By the way, who is this?
“Minister,” you see, implies a sovereign state – and we don’t want to give any support to the notion that this Constitution will in any way create a sovereign state.”
You might be surprised. It’s the Czech foreign minister Cyril Svoboda talking about the proposed European foreign ministership. Remarks like this, of course, are what keep High Euroscepticism going – the enduring fantasy that a Tory government could somehow create (just like that!) a Eurosceptics’ Europe without any real institutions by allying itself with (the exact allies change under pressure) “the Scandinavians” or “the new members”. Remember Iain Duncan Smith’s “Prague Declaration” earlier this year. Of course you do. Go on. What, you don’t remember?

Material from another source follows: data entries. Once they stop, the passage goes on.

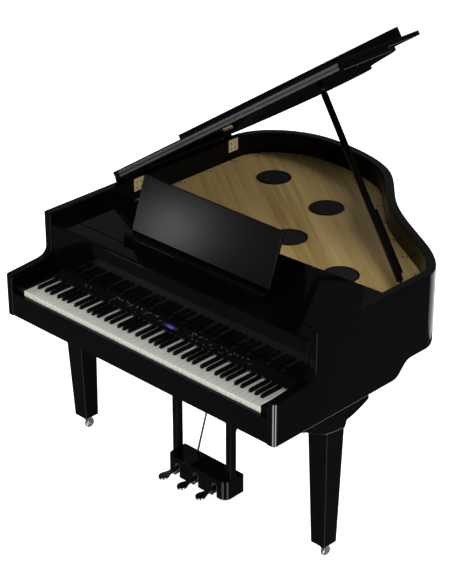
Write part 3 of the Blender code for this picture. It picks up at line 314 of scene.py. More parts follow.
LID_OPEN = math.radians(33.6)
brass = metal("brass", (0.40, 0.31, 0.17), (0.62, 0.50, 0.29), 0.24, (900.0, 60.0, 900.0), metallic=0.45)
BRUSHING = {"roughness": 0.34, "stretch": (9.0, 700.0, 700.0), "depth": 0.000008, "metallic": 0.35,
            "tilt": LID_OPEN}
brushed = metal("steel", (0.040, 0.040, 0.042), (0.072, 0.072, 0.075), **BRUSHING)
barrel_steel = metal("steel_barrel", (0.010, 0.010, 0.011), (0.020, 0.020, 0.021), **BRUSHING)
chrome = metal("steel_plated", (0.52, 0.52, 0.53), (0.74, 0.74, 0.75), 0.05, (40.0, 40.0, 40.0), 0.000005)
pedal_plate = metal("pedal_plate", (0.15, 0.15, 0.155), (0.25, 0.25, 0.255), 0.07, (40.0, 40.0, 40.0), 0.000005)

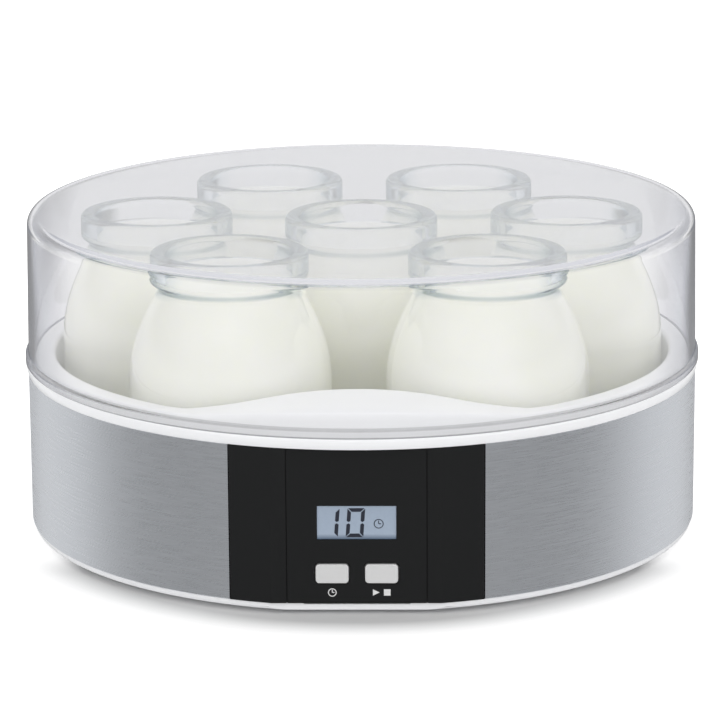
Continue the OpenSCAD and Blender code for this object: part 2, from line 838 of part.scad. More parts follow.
// Half section of a jar: up the outside from the foot, over the lip and down the inside
module jar(place) {
    neck_r = neck_d / 2;
    foot_r = jar_foot_d / 2;
    lip_r = lip_d / 2;
    mouth_r = neck_r - glass_t;
    function heel(inset, floor, a) = [
        foot_r - inset + (jar_r - foot_r) * sin(a),
        floor + (heel_h - floor) * (1 - cos(a))];
    function shoulder(inset, t) = [
        neck_r - inset + (jar_r - neck_r) * pow(sin(90 * t), shoulder_swell),
        neck_z - t * shoulder_h];
    function cove(t) = [
        neck_r + (lip_r - neck_r) * (1 - cos(180 * t)) / 2,
        neck_z + t * cove_h];
    section = concat(
        [[0, punt_h], [foot_r - foot_ring_w - 2 * punt_h, punt_h], [foot_r - foot_ring_w, 0]],
        [for (a = [0 : 11.25 : 90]) heel(0, 0, a)],
        [for (i = [12 : -1 : 1]) shoulder(0, i / 12)],
        [for (i = [0 : 6]) cove(i / 6)],
        arc([lip_r - lip_round, jar_h - lip_round], lip_round, 0, 90, 4),
        arc([mouth_r + lip_round, jar_h - lip_round], lip_round, 90, 180, 4),
        [for (i = [0 : 12]) shoulder(glass_t, i / 12)],
        [for (a = [90 : -11.25 : 0]) heel(glass_t, glass_floor_t, a)],
        [[0, glass_floor_t]]);
    color(GLASS) translate([place[0], place[1], jar_z]) rotate_extrude() polygon(section);
}

module jar_center() { jar(jar_places[0]); }
module jar_front_left() { jar(jar_places[1]); }
module jar_left() { jar(jar_places[2]); }
module jar_rear_left() { jar(jar_places[3]); }
module jar_rear_right() { jar(jar_places[4]); }
module jar_right() { jar(jar_places[5]); }
module jar_front_right() { jar(jar_places[6]); }

base_tray();
rubber_feet();
base_screws();
steel_band();
top_housing();
heating_plate();
plate_gasket();
ring_heater();
insulation_felt();
clamp_spider();
clamp_nuts();
temperature_sensor();
thermal_fuse();
fuse_clip();
power_board();
power_board_screws();
relay();
transformer();
film_capacitor();
terminal_block();
cord_gland();
control_panel();
panel_overlay();
display_window();
display_module();
control_board();
control_board_screws();
tact_switches();
buzzer();
time_button();
time_plunger();
start_button();
start_plunger();
lid();
jar_center();
jar_front_left();
jar_front_right();
jar_left();
jar_right();
jar_rear_left();
jar_rear_right();
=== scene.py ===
"""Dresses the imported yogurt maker: finishes, glass jars with yogurt, clear lid, panel, studio and camera.

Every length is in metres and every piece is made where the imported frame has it.
"""

from __future__ import annotations

import json
import logging
import math
from dataclasses import dataclass, field
from enum import Enum
from typing import Any, Callable, Sequence

import bmesh
import bpy
from mathutils import Matrix, Vector
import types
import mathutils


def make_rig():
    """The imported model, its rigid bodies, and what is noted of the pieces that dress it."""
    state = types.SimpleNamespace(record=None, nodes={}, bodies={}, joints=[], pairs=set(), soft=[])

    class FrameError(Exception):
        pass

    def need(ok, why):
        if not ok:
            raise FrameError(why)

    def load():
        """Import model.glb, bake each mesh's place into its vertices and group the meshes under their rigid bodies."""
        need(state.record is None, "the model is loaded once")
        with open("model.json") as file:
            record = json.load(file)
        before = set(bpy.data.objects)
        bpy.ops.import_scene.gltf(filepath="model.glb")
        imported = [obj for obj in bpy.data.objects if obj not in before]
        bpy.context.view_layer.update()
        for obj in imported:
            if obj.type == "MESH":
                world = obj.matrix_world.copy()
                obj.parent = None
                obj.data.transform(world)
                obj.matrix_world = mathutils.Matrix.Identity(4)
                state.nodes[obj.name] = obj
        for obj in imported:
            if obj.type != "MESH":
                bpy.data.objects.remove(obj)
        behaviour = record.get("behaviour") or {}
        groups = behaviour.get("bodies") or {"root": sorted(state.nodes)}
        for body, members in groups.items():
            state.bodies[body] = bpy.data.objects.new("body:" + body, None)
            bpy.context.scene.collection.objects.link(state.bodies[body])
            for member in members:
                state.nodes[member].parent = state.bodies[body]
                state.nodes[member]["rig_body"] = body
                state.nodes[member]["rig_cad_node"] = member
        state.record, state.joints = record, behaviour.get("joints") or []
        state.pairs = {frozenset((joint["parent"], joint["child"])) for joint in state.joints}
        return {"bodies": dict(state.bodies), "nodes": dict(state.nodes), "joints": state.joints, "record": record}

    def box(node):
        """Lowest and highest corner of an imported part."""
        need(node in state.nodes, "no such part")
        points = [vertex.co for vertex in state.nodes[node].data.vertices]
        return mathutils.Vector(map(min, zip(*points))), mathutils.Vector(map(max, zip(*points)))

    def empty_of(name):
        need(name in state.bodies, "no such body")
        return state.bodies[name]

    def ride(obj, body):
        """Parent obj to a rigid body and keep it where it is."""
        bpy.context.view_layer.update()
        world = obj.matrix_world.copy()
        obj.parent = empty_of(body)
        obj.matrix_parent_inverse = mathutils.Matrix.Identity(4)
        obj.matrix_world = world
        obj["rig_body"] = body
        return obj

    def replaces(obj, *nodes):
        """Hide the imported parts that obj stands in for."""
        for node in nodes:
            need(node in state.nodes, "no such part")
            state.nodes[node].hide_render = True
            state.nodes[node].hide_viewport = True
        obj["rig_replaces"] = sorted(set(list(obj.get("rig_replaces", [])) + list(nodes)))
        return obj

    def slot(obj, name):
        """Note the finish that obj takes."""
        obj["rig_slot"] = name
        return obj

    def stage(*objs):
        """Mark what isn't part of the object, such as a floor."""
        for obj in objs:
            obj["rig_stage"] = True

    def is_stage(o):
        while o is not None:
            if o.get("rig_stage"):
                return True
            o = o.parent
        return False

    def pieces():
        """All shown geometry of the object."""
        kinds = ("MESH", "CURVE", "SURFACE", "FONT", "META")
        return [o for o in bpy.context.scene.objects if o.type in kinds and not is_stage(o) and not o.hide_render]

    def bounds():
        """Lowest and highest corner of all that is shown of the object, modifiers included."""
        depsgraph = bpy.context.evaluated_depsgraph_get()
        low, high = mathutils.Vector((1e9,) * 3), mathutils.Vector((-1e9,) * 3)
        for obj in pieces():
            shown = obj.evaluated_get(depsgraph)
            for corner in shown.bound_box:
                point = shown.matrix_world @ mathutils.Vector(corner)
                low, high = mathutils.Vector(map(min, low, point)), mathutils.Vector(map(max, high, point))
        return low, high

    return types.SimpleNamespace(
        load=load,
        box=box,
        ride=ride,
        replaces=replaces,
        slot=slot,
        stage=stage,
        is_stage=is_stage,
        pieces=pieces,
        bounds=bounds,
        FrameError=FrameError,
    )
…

The problem is, of course, that the new members want to join the EU. They don’t want to join some second-class outfit on the fringes – it looks far too much like the various ideas put forward to stall them in the 1990s. (the European Confederation, anyone?) And in fact Mr. Svoboda’s position is far closer to Tony Blair’s than anyone in the Conservative Party but (perhaps) Ken Clarke. It’s not the thing he objects to, note, but the name.
Not that it will put the backbench Bismarcks like David Heathcoat-Amory off their pipes, though. Now, I suppose, they like this idea even more because Don Rumsfeld has made it sound American and exciting.